Faced with the more immediate peril of the German invasion in 1939, he escaped from the Gestapo to Poland and thence to Britain, where he contacted exiled literary groups. He volunteered for the exile Czechoslovak Army, saw active service in France in 1939 and 1940, and joined the Allied forces entering France and Germany after D-Day.

Beer’s relationship with other Czech exiles was not always easy. He had sided with the fledgeling state in the 1930s when many of its German- speakers had sought to undermine it. He had even begun to write in Czech as well as German as an act of solidarity, condemning the way in which Nazism had perverted his mother tongue. But he challenged claims like those made by an officer in the exile army as it retreated by ship from France in 1940 that “anyone speaking German here is bound to be a Gestapo agent, and we should throw him overboard”.

In his writings Beer often explored the ability of language to corrupt but he championed too the survival of “another German”, which could articulate an alternative to Nazi or communist barbarism. “Language itself is innocent,” he once declared, “the only guilty ones can be us, the writers and speakers.” He waged his campaign for another German from 1946 in broadcasts on the BBC German Service to the part of Germany now under communist rule.

The cosmopolitan, intellectual atmosphere of the BBC External Services at Bush House suited Beer well.

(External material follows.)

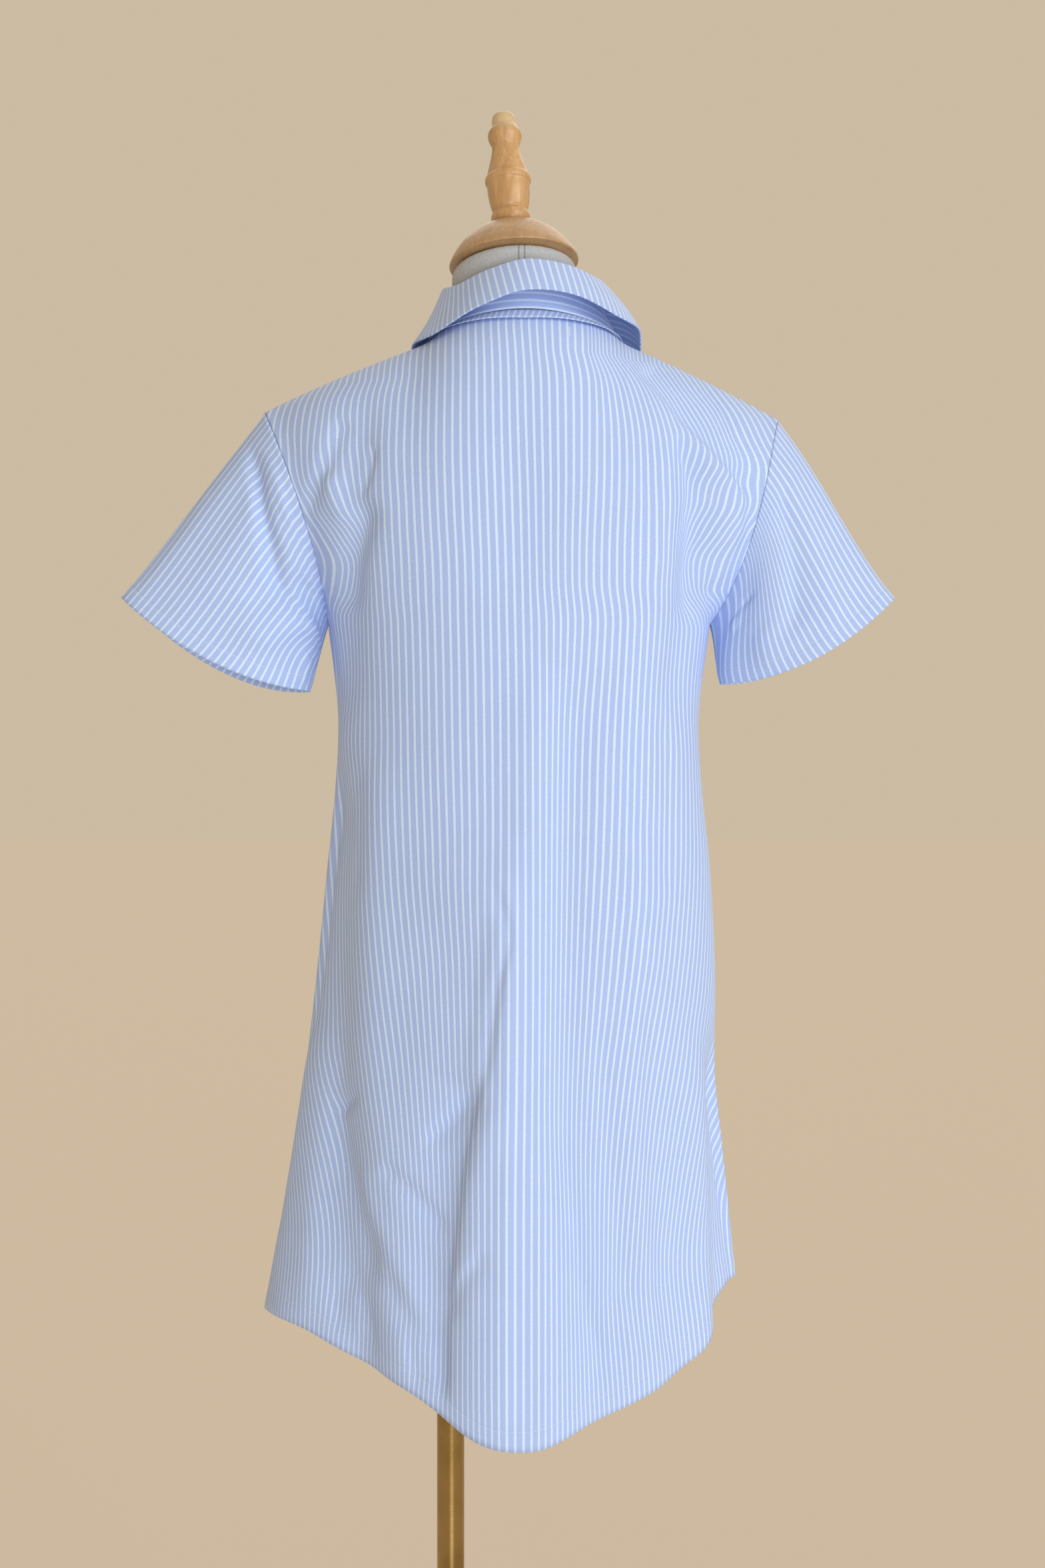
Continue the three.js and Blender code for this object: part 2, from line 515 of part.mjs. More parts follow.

He was a prominent member of the PEN organisation of exiled German authors and he maintained his close interest in Czechoslovakia, especially in the 1960s, visiting before and after the Soviet invasion of the country in 1968 and writing books on his findings.

After his retirement from the BBC Beer’s literary work flourished — in particular his personal reckoning with the past. His autobiography Hast Du auf Deutsche geschossen, Grandpa? (1992, Did you shoot at Germans, Grandad?) was prompted by his grandchildren’s questions about his past. For too long, he admitted, many of his generation had remained silent in response to such questions.

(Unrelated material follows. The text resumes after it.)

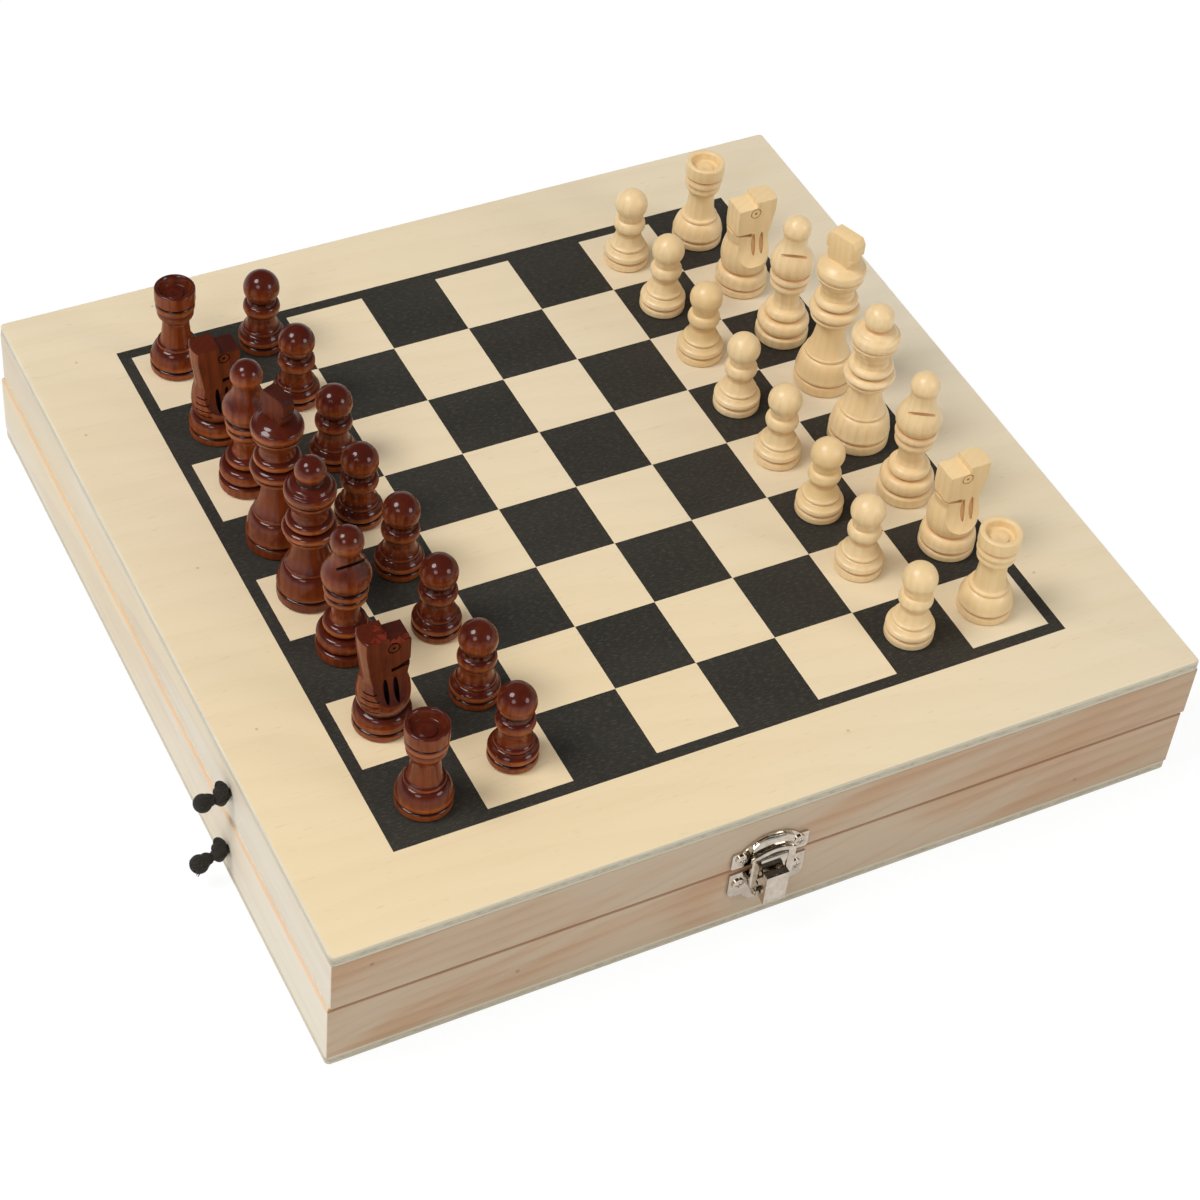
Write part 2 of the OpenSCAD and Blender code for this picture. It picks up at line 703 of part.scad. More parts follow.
module base_knot() color(black_cord) knot(-box_w / 2, base_hole_z, base_tail);

module lid_knot() color(black_cord) knot(lid_x - box_w / 2, lid_hole_z, lid_tail);

// ---- Chessmen -----------------------------------------------------------------------

module pawn(ball_r, collar_r) {
    r = pawn_d / 2;
    neck = pawn_h - 17;
    turned(concat(
        foot(r, foot_h, r - 1.6, 8.6),
        curve([r - 2.2, 8.9], [4.8, 10.2], [collar_r - 1.3, neck], 5),
        bead(collar_r, neck + 0.4, neck + 5.1, 1.4, 6),
        ball(ball_r, pawn_h, 4.4, 10)));
}

module rook() {
    r = rook_d / 2;
    head_r = 6.9;
    rim = 0.5;
    mouth_r = 6;
    cup_r = 4.5;
    cup_deep = 3;
    turned(concat(
        foot(r, foot_h, r - 2.7, 11.6),
        curve([r - 3.2, 12], [5, 14], [4.4, rook_h - 14], 5),
        curve([4.4, rook_h - 14], [4.7, rook_h - 12.6], [5.5, rook_h - 12], 3),
        curve([5.7, rook_h - 11.8], [6.6, rook_h - 10.8], [6, rook_h - 9.2], 4),
        bead(6.7, rook_h - 8.9, rook_h - 5.9, 0.7, 5),
        [[head_r - 0.6, rook_h - 5.6], [head_r, rook_h - 5.1]],
        arc([head_r - rim, rook_h - rim], rim, 0, 90, 3),
        [[mouth_r, rook_h], [mouth_r - 0.4, rook_h - 0.5], [cup_r + 0.2, rook_h - cup_deep],
         [cup_r - 0.4, rook_h - cup_deep - 0.2], [2.6, rook_h - cup_deep - 0.1],
         [2.3, rook_h - cup_deep + 0.4], [1.1, rook_h - cup_deep + 0.4],
         [0.8, rook_h - cup_deep], [0, rook_h - cup_deep]]));
}

// A horse's head sawn out of a turned blank; it faces +X
module knight() {
    r = knight_d / 2;
    cheek = knight_cheek / 2;
    run_out_r = 15.8;
    run_out_z = 21;
    brow = knight_h - 2.4;
    chin = knight_h - 13.4;
    face = 6.7;
    difference() {
        turned(concat(
            foot(r, foot_h, r - 1.3, 8.4),
            [[r - 2.1, 8.8]],
            curve([r - 2, 9.2], [r + 0.4, 14], [r - 2.2, 22], 8),
            curve([r - 2.2, 22.4], [r - 1.8, 26], [r - 0.6, chin + 8], 4),
            [[r - 0.5, knight_h - 0.5], [r - 1, knight_h], [0, knight_h]]));
        rotate([90, 0, 0]) linear_extrude(4 * r, center = true) {
            // The mouth's notch under the muzzle, and the flat face over it
            polygon([[2.3, chin - 0.4], [5.6, chin + 0.2], [face, chin + 1], [face, knight_h + 1],
                     [2 * r, knight_h + 1], [2 * r, chin - 1], [face - 0.6, chin - 1]]);
            // The step from the ears down to the brow
            polygon([[-0.3, knight_h + 1], [-0.3, brow + 0.5], [0.3, brow], [2 * r, brow - 0.3],
                     [2 * r, knight_h + 1]]);
        }
        for (s = [-1, 1]) {
            // Flat cheeks that run out over the turned chest
            rotate([90, 0, 90]) linear_extrude(4 * r, center = true) polygon(concat(
                [[s * 2 * r, knight_h + 1], [s * cheek, knight_h + 1]],
                [for (p = arc([cheek + run_out_r, run_out_z], run_out_r, 180, 221, 6))
                    [s * p[0], p[1]]],
                [[s * 2 * r, run_out_z - 10.5]]));
            // Eyes, the two grooves on the neck and the mane's three cuts
            translate([0.4, s * cheek, knight_h - 7]) rotate([-90 * s, 0, 0]) {
                difference() {
                    translate([0, 0, -0.35]) cylinder(r = 1.5, h = 1);
                    translate([0, 0, -0.5]) cylinder(r = 1.05, h = 2);
                }
                translate([0, 0, -0.35]) cylinder(r = 0.4, h = 1);
            }
            for (x = [-1.8, 1.6]) translate([x - 0.6, s * (cheek + 0.4) - 1, 12.5])
                cube([1.2, 2, 8.4]);
            for (z = [13.5, 16.5, 19.5]) translate([-r + 2, s * (cheek + 0.6), z])
                rotate([0, 18, 0]) cube([2.6, 4, 0.5], center = true);
        }
    }
}

module bishop(saw_turn) {
    r = bishop_d / 2;
    collar = bishop_h - 29.4;
    difference() {
        turned(concat(
            disc(r, tall_foot_h),
            bead(r - 0.2, tall_foot_h + 0.2, 9.8, 1.8, 7),
            bead(7.1, 10, 14, 1.8, 6),
            curve([4.8, 14.2], [4.2, 16], [4.5, 18.6], 3),
            curve([4.5, 18.6], [4.5, collar - 1.4], [5.5, collar - 0.2], 4),
            bead(6.7, collar, collar + 3, 0.9, 5),
            bead(7.1, collar + 3.3, collar + 6.4, 0.8, 5),
            curve([6.4, collar + 6.7], [9, collar + 10.4], [6.2, collar + 15], 8),
            curve([6.2, collar + 15], [4.7, collar + 17.4], [4.4, collar + 19.6], 3),
            ball(4.9, bishop_h, 4.3, 10)));
        // The saw cut that slants down into the mitre
        rotate([0, 0, saw_turn]) translate([0, -3.9, bishop_h - 14]) rotate([-saw_tilt, 0, 0])
            translate([-r, -2 * r, -0.45]) cube([2 * r, 2 * r, 0.9]);
    }
}

// The collar that king and queen share, from z up: a lip, a fat ring and a lesser ring
function royal_collar(z, ring, upper) = concat(
    bead(7.9, z, z + 1.3, 0.5, 3),
    bead(8.8, z + 1.5, z + ring, 2.2, 7),
    bead(7.6, z + ring + 0.3, z + ring + upper, 1.8, 6));

// A crown with a straight neck and a bulging rim, from z up to its edge at z + rise
function crown(z, rise, rim_r) = concat(
    curve([5.9, z], [5.4, z + 2.6], [5.9, z + rise - 8.5], 4),
    curve([6, z + rise - 8], [7, z + rise - 7.4], [rim_r - 0.3, z + rise - 4.2], 4),
    bead(rim_r, z + rise - 4, z + rise, 0.9, 6));

module queen() {
    r = queen_d / 2;
    collar = queen_h - 31.8;
    rim = queen_h - 10.9;
    turned(concat(
        foot(r, tall_foot_h, r - 2.5, 14.6),
        curve([r - 3, 15], [5.8, 18], [5, collar - 0.3], 6),
        royal_collar(collar, 4.8, 3.6),
        crown(collar + 8.7, rim - collar - 8.7, 8.3),
        [[6.9, rim + 0.2], [6.3, rim + 1.1], [5.4, rim + 1.7]],
        ball(4.8, queen_h, 4.6, 10)));
}

module king(finial_turn) {
    r = king_d / 2;
    collar = king_h - 33.3;
    rim = king_h - 9.5;
    turned(concat(
        foot(r, tall_foot_h, r - 2.4, 14.6),
        curve([r - 2.9, 15], [5.2, 19], [4.7, collar - 0.3], 6),
        royal_collar(collar, 5.9, 3.8),
        crown(collar + 10, rim - collar - 10, 8.5),
        [[7.2, rim + 0.3]],
        curve([6.8, rim + 0.5], [5.4, rim + 2.2], [0, rim + 2.6], 5)));
    // The flat finial, wide across and sawn in at its waist
    translate([0, 0, rim]) rotate([90, 0, finial_turn]) linear_extrude(4.2, center = true)
        polygon([[-3.4, 0.8], [3.4, 0.8], [4.5, 4.4], [3.8, 4.8], [4.9, 5.3], [4.9, 7.7],
                 [3.7, 9.5], [-3.7, 9.5], [-4.9, 7.7], [-4.9, 5.3], [-3.8, 4.8], [-4.5, 4.4]]);
}

// Stands a man on its square: column from the left, row from the back
module on_square(column, row, at)
    translate([grid_x + (column + 0.5) * square + at[0],
               -grid_y - (row + 0.5) * square + at[1], lid_top]) children();

// A man of the back row by its column, with the way its finial and its saw cuts face
module man(k, finial_turn, saw_turns) {
    if (k == 0 || k == 7) rook();
    if (k == 1 || k == 6) knight();
    if (k == 2 || k == 5) bishop(saw_turns[k == 2 ? 0 : 1]);
    if (k == 3) king(finial_turn);
    if (k == 4) queen();
}

module dark_pawn(i) color(dark_wood) on_square(1, i, dark_pawns_at[i]) pawn(6.2, 6.3);

module light_pawn(i) color(light_wood) on_square(6, i, light_pawns_at[i]) pawn(5.7, 5.6);

module dark_man(i) color(dark_wood) on_square(0, i, dark_rank_at[i])
    man(i, dark_finial_turn, dark_saw_turns);

module light_man(i) color(light_wood) on_square(7, i, light_rank_at[i]) mirror([1, 0, 0])
    man(i, light_finial_turn, light_saw_turns);

// ---- Nodes --------------------------------------------------------------------------

base_panel();
base_front_rail();
base_back_rail();
base_left_rail();
base_right_rail();
lid_panel();
lid_front_rail();
lid_back_rail();
lid_left_rail();
lid_right_rail();
board_print();
dividers();
dark_draughts();
light_draughts();
hinge_base_leaves();
hinge_lid_leaves();
hinge_pins();
hinge_base_screws();
hinge_lid_screws();
latch_plate();
latch_lever();
latch_pin();
latch_screws();
catch_plate();
catch_screws();
stay_cord();
base_knot();
lid_knot();
for (i = [0:7]) {
    dark_pawn(i);
    light_pawn(i);
    dark_man(i);
    light_man(i);
}
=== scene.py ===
"""Games compendium box: the looks of its wood, print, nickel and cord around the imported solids.

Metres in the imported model's frame: +X right along the front, +Y back to the hinges, +Z up.
Sizes written here are in millimetres and pass through mm().
"""

import math

import bmesh
import bpy
from mathutils import Matrix, Vector


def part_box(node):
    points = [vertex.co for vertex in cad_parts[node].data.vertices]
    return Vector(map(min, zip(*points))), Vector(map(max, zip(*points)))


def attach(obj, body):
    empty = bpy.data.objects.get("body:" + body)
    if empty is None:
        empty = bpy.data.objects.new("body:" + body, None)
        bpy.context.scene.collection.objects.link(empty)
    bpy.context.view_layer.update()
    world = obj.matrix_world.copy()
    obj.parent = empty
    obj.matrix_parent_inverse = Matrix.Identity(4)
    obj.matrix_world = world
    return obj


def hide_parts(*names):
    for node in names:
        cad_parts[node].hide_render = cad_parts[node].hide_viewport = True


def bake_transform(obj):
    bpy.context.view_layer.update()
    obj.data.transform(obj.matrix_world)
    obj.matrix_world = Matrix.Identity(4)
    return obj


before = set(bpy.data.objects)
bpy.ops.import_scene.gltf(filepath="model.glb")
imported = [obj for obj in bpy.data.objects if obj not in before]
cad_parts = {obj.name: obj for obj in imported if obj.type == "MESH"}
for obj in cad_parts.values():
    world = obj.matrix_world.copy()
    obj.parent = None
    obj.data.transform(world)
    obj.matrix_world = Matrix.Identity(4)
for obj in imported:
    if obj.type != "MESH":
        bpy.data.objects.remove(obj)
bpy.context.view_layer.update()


def mm(*sizes):
    """Millimetres as metres: one number, or a vector of several."""
    return sizes[0] * 0.001 if len(sizes) == 1 else Vector(sizes) * 0.001


def srgb(red, green, blue):
    """A colour as it is read off a screen, 0 to 255, for a node's linear socket."""
    def linear(level):
        level /= 255
        return level / 12.92 if level <= 0.04045 else ((level + 0.055) / 1.055) ** 2.4
    return (linear(red), linear(green), linear(blue), 1)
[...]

His most troubling literary reckoning was with the memory of his father. Beer knew little of his fate until an unknown cousin visited him in London after the war. One of the few members of the family to survive the Holocaust, she told how his father had worked as an administrator in the Jewish ghetto in Brünn. After he and his fellow Jews had been deported to the concentration camp at Theresienstadt some of the others had accused his father of having collaborated with the Nazis. Distraught, his father had volunteered for one of the first transports to Treblinka — known to be a death camp — as an act of suicide.

The cousin advised him to say kaddish, the Jewish prayer for the dead that sons say for their fathers in order that their souls may find peace. Beer was not a religious believer, but in the essay Kaddisch für meinen Vater he explored with great honesty his reactions to his father’s actions, and his own guilt feelings as a survivor: “In quiet moments I was sometimes tormented by the picture of my father on his way into the gas chamber.”

Trying to understand his father taught Beer much about how complex issues of guilt and collaboration could be in relation to a totalitarian society. But, he admitted, the episode had also exposed his reluctance — in contrast to his normal journalistic energy — to face his own family’s past for fear of the cruel truths it might reveal.

In the end, thanks to a later contact with his cousin, Beer realised that his father had not been a collaborator but had simply been attempting to serve his community as he always had.

The process, he added, had reinforced his belief that remembering was the greatest of duties later generations owed to those who faced death so broken and humiliated. “If we don’t forget them, they live on in honour and in our love.”

Beer was appointed OBE in 1976. But even after several decades in London he did not fully settle, still finding himself reaching for German words even if an English word occurred first, still trying to make sense of his place in a world which had never allowed him to belong.

Fritz Beer, OBE, writer and broadcaster, was born on August 25, 1911. He died on September 2, 2006, aged 95.